Look for "Write the FreeCAD" in the records below, then copy that line and every line after it, exactly and with nothing added.

* _Supplied records_:
# # # # #

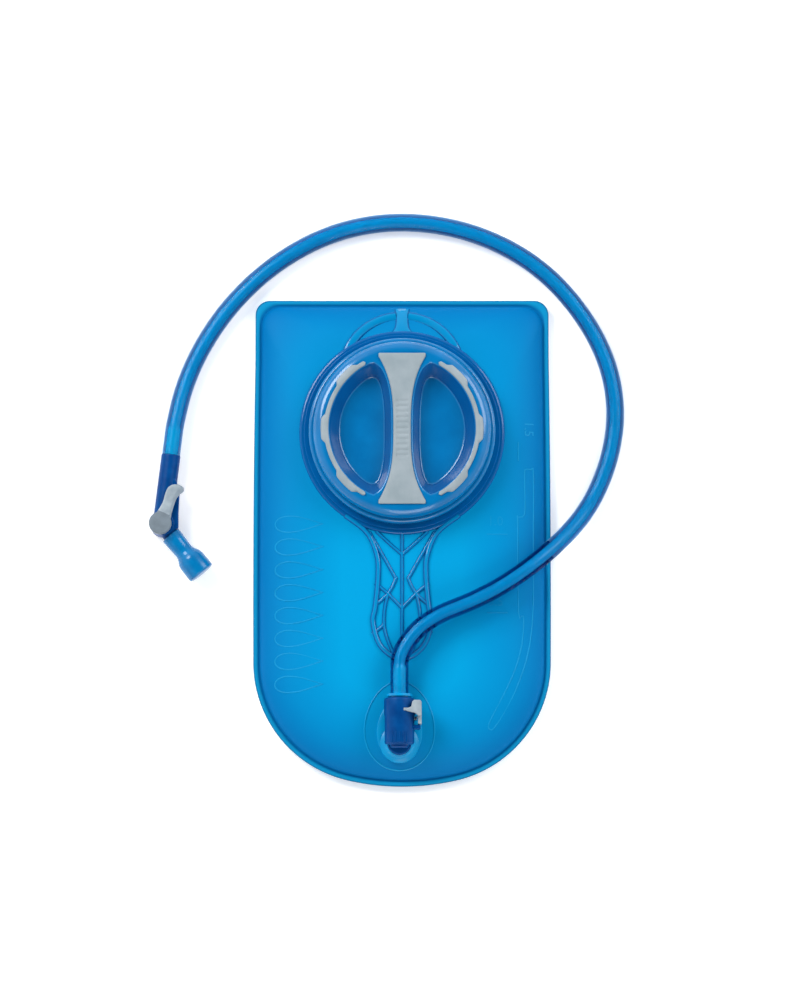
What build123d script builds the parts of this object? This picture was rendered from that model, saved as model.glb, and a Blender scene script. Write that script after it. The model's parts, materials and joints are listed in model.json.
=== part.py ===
from build123d import *
import math
import os

# Hydration bladder of about 1.5 litres, lying on its back with the filling cap up. Millimetres.
# X runs across the bag, +Y runs from its rounded bottom to its straight top edge, +Z is up.
# The origin is under the middle of the bag, on the surface that the bag lies on.

# Bag: two films welded together round their edge
bag_width = 172.0
bag_height = 286.0
top_corner_radius = 8.5
corner_softening = 0.8      # how fast the top corners round off as the film rises
lower_corner_radius = 70.0
bottom_radius = 141.0
seam_width = 4.0
seam_height = 5.0           # of the weld, above the surface under the bag
film_thickness = 0.6
front_rise = 14.0           # of the front film, above the weld
front_run = 26.0            # how far in from the weld the front film becomes level
back_run = 30.0
loft_steps = 5

# Fill port: soft moulding welded to the front film, and the hard threaded neck in it
port_y = 63.0
port_radius = 60.0
moulding_thickness = 1.6
neck_inner_radius = 43.0
neck_wall = 3.5
neck_height = 14.0          # above the front film
neck_depth = 3.0            # below the front film, inside the bag
neck_base_radius = 57.4
neck_base_thickness = 1.8
hanger_radius = 37.5        # outer edge of the band over the two hanging slots
hanger_band = 4.5
hanger_top = 72.5           # from the port's centre to the band's highest edge
stem_width = 9.0
handle_rim = 2.8
handle_rib = 2.2
handle_edge = [             # half width, and distance from the port's centre
    (34.0, -50.0), (21.8, -59.6), (16.3, -72.0), (15.5, -83.0), (17.0, -101.0),
    (18.5, -111.0), (15.0, -124.0), (7.5, -131.8), (0.0, -133.9),
]
handle_veins = [
    [(15.0, -58.0), (0, -71.5)],
    [(19.5, -60.0), (3.8, -85.1), (8.2, -94.5), (17.0, -102.0)],
    [(16.0, -88.5), (8.2, -94.5), (0, -103.0)],
    [(8.2, -94.5), (10.4, -114.5), (5.2, -128.5)],
    [(10.4, -114.5), (18.0, -119.0)],
]

# Thread of the cap: three starts, so that the cap comes off in less than a turn
thread_starts = 3
thread_lead = 15.0
thread_depth = 1.9
thread_root = 2.6
thread_crest = 1.4
thread_clearance = 0.9      # between a crest and the wall it faces
thread_bite = 0.3           # how deep a ridge is sunk into its own wall
thread_length = 5.7         # height that one ridge of the neck climbs
thread_top_gap = 2.0        # from a ridge's upper end to the neck's rim
lug_sweep = 24.0            # degrees that one lug of the cap covers
lug_lead_in = 60.0          # degrees from a ridge's lower end to the lug under it

# Cap
cap_radius = 54.5
cap_shoulder = 8.0
cap_gap = 0.8               # between the cap's skirt and the neck's base
cap_plate = 3.0
gasket_section = 2.7
gasket_gap = 0.15
pocket_rim_radius = 42.3
pocket_floor_radius = 36.4
pocket_depth = 11.0
pocket_wall = 2.0
bar_half_length = 44.2
bar_end_half_width = 13.7
bar_waist_half_width = 5.1
bar_flare = 9.9             # how much wider the bar's side curve is at its end than at its waist
bar_border = 1.2            # hard plastic left showing beside the soft bar
grip_inlay = 0.8
grip_proud = 1.2
arc_inner_radius = 42.9
arc_width = 2.4
arc_bump = 1.5
arc_half_angle = 60.0
arc_bumps = ((-10.0, 10.0), (31.0, 56.0), (-56.0, -31.0))

# Outlet: weld flange, coupling socket with its shut-off poppet, release button
outlet_x = -1.5
outlet_y = -119.0
outlet_flange_width = 41.0
outlet_flange_length = 52.0
outlet_flange_y = -109.0
outlet_flange_thickness = 0.8
outlet_pad_width = 25.4
outlet_pad_length = 38.0
outlet_pad_y = -110.5
outlet_pad_thickness = 1.8
stub_radius = 7.0
stub_bore_radius = 3.6
stub_depth = 4.5            # below the front film, inside the bag
socket_mouth_y = -93.0
socket_length = 30.0
socket_radius = 9.0
socket_body_radius = 8.6
socket_collar_length = 11.0
socket_tail_radius = 5.4
socket_tail_length = 2.0
socket_gap = 0.3            # between the socket and the pad under it
plug_bore_depth = 14.0
seat_thickness = 1.4
seat_radius = 3.4
chamber_radius = 4.8
chamber_floor = 1.4
poppet_radius = 4.2
poppet_head = 2.0
poppet_stem_radius = 1.4
poppet_opening = 2.4        # how far the plug holds the poppet off its seat
poppet_seal_section = 0.7
poppet_seal_radius = 3.8
button_travel = 1.4
button_gap = 0.2            # left under the pressed button
button_thickness = 2.2
button_length = 14.0
button_height = 11.0
button_corner = 1.8
button_y = -102.0
button_low_edge = 8.4       # of the prong under the plug, below the coupling's axis
hood_length = 7.0
hood_thickness = 1.6
hood_reach = 6.6            # X of the hood's free edge from the coupling's axis
prong_y = -100.7
prong_thickness = 1.6
prong_reach = 2.4           # X of the prongs' tips
prong_proud = 0.5
prong_clearance = 0.2
spring_pocket_radius = 1.7
spring_pocket_floor = 7.6
button_spring_y = -105.4
button_spring_radius = 1.3
button_spring_wire = 0.4
button_spring_turns = 3
poppet_spring_radius = 2.7
poppet_spring_wire = 0.6
poppet_spring_turns = 4

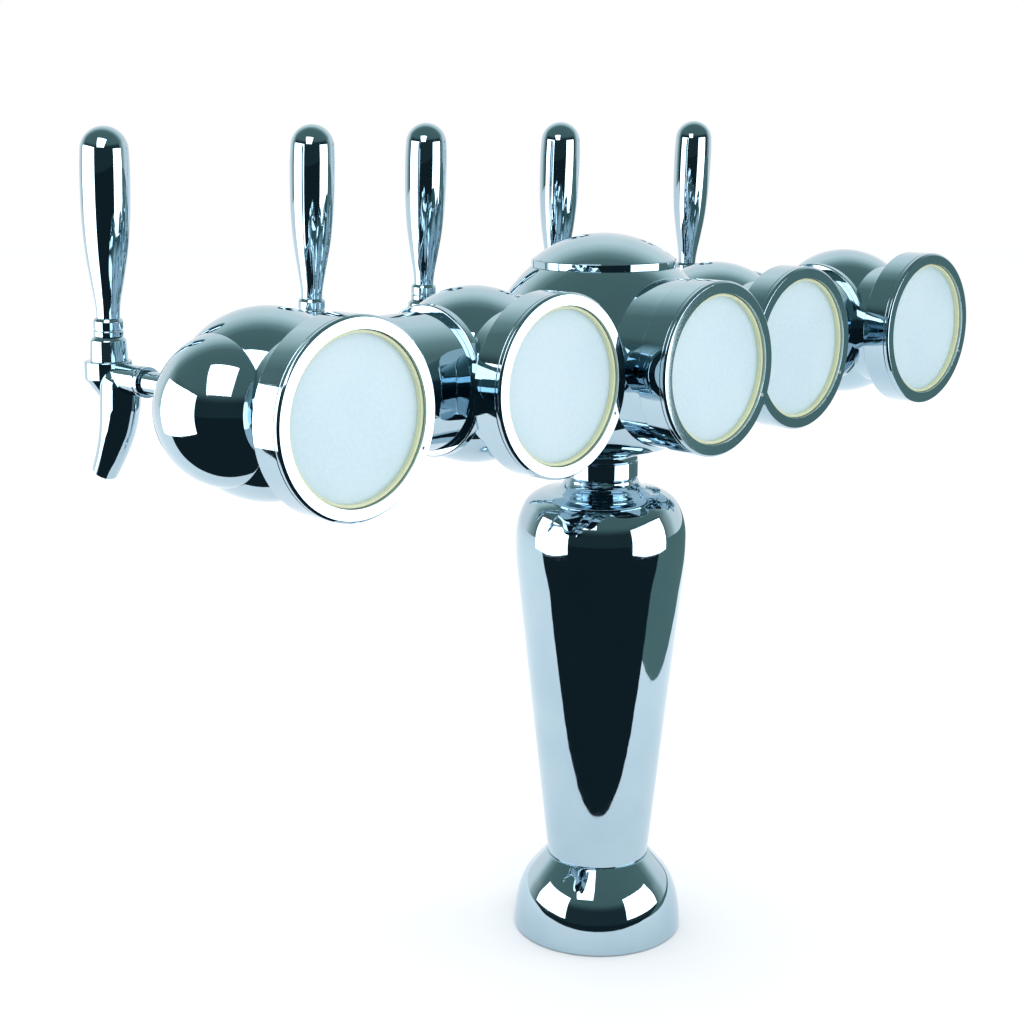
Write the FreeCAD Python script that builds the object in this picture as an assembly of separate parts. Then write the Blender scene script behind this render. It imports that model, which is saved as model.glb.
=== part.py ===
import FreeCAD, Part

import math
import os

# Five-way beer tap tower: a turned column carries a horizontal bar of ball modules.
# Every module has a lit medallion at the front (-Y) and a lever tap at the back (+Y).
# Millimetres. Origin: centre of the base on the counter. +X along the bar, +Z up.

# --- bar and stations -------------------------------------------------------------
BAR_HEIGHT = 364.5          # counter to bar axis
INNER_STATION = 108.9       # centre to the second and fourth stations
STATION_PITCH = 144.5       # second to first station, fourth to fifth
BALL_R = 49.2               # outer radius of a station ball
BALL_WALL = 3.0
CENTRE_R = 68.5             # outer radius of the centre body
CENTRE_WALL = 3.5
TUBE_R = 38.0               # horizontal arm tube
TUBE_WALL = 2.0
COLLAR_STAND = 3.5          # collar's edge above the tube
COLLAR_WIDTH = 5.5
COLLAR_EDGE = 0.8
SPIGOT_DEPTH = 6.0          # how far a spigot reaches into its neighbour
SPIGOT_WALL = 2.8
SEAT_GAP = 0.1              # clearance of a spigot in its socket
PART_GAP = 0.3              # clearance between neighbours that do not fit together
CAP_STAND = 0.2             # end cap's edge above the tube's radius
CAP_BULGE = 9.25            # centre of the cap's dome inboard of its edge
CAP_WALL = 2.5

# --- centre body and dome -------------------------------------------------------------
CENTRE_TOP = 53.0           # flat top above the bar axis
CENTRE_BOTTOM = 54.4        # flat underside below the bar axis
CENTRE_FLOOR = 4.0
UNDERSIDE_FILLET = 12.0
DOME_RING_INSET = 0.4       # ring inside the edge of the flat top
DOME_RING_HEIGHT = 4.3
DOME_SPIGOT_WALL = 4.5
DOME_EDGE_INSET = 0.7       # dome's edge inside the ring
DOME_RISE = 15.4
DOME_WALL = 2.5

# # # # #

* _Finished answer_:
Write the FreeCAD Python script that builds the object in this picture as an assembly of separate parts. Then write the Blender scene script behind this render. It imports that model, which is saved as model.glb.
=== part.py ===
import FreeCAD, Part

import math
import os

# Five-way beer tap tower: a turned column carries a horizontal bar of ball modules.
# Every module has a lit medallion at the front (-Y) and a lever tap at the back (+Y).
# Millimetres. Origin: centre of the base on the counter. +X along the bar, +Z up.

# --- bar and stations -------------------------------------------------------------
BAR_HEIGHT = 364.5          # counter to bar axis
INNER_STATION = 108.9       # centre to the second and fourth stations
STATION_PITCH = 144.5       # second to first station, fourth to fifth
BALL_R = 49.2               # outer radius of a station ball
BALL_WALL = 3.0
CENTRE_R = 68.5             # outer radius of the centre body
CENTRE_WALL = 3.5
TUBE_R = 38.0               # horizontal arm tube
TUBE_WALL = 2.0
COLLAR_STAND = 3.5          # collar's edge above the tube
COLLAR_WIDTH = 5.5
COLLAR_EDGE = 0.8
SPIGOT_DEPTH = 6.0          # how far a spigot reaches into its neighbour
SPIGOT_WALL = 2.8
SEAT_GAP = 0.1              # clearance of a spigot in its socket
PART_GAP = 0.3              # clearance between neighbours that do not fit together
CAP_STAND = 0.2             # end cap's edge above the tube's radius
CAP_BULGE = 9.25            # centre of the cap's dome inboard of its edge
CAP_WALL = 2.5

# --- centre body and dome -------------------------------------------------------------
CENTRE_TOP = 53.0           # flat top above the bar axis
CENTRE_BOTTOM = 54.4        # flat underside below the bar axis
CENTRE_FLOOR = 4.0
UNDERSIDE_FILLET = 12.0
DOME_RING_INSET = 0.4       # ring inside the edge of the flat top
DOME_RING_HEIGHT = 4.3
DOME_SPIGOT_WALL = 4.5
DOME_EDGE_INSET = 0.7       # dome's edge inside the ring
DOME_RISE = 15.4
DOME_WALL = 2.5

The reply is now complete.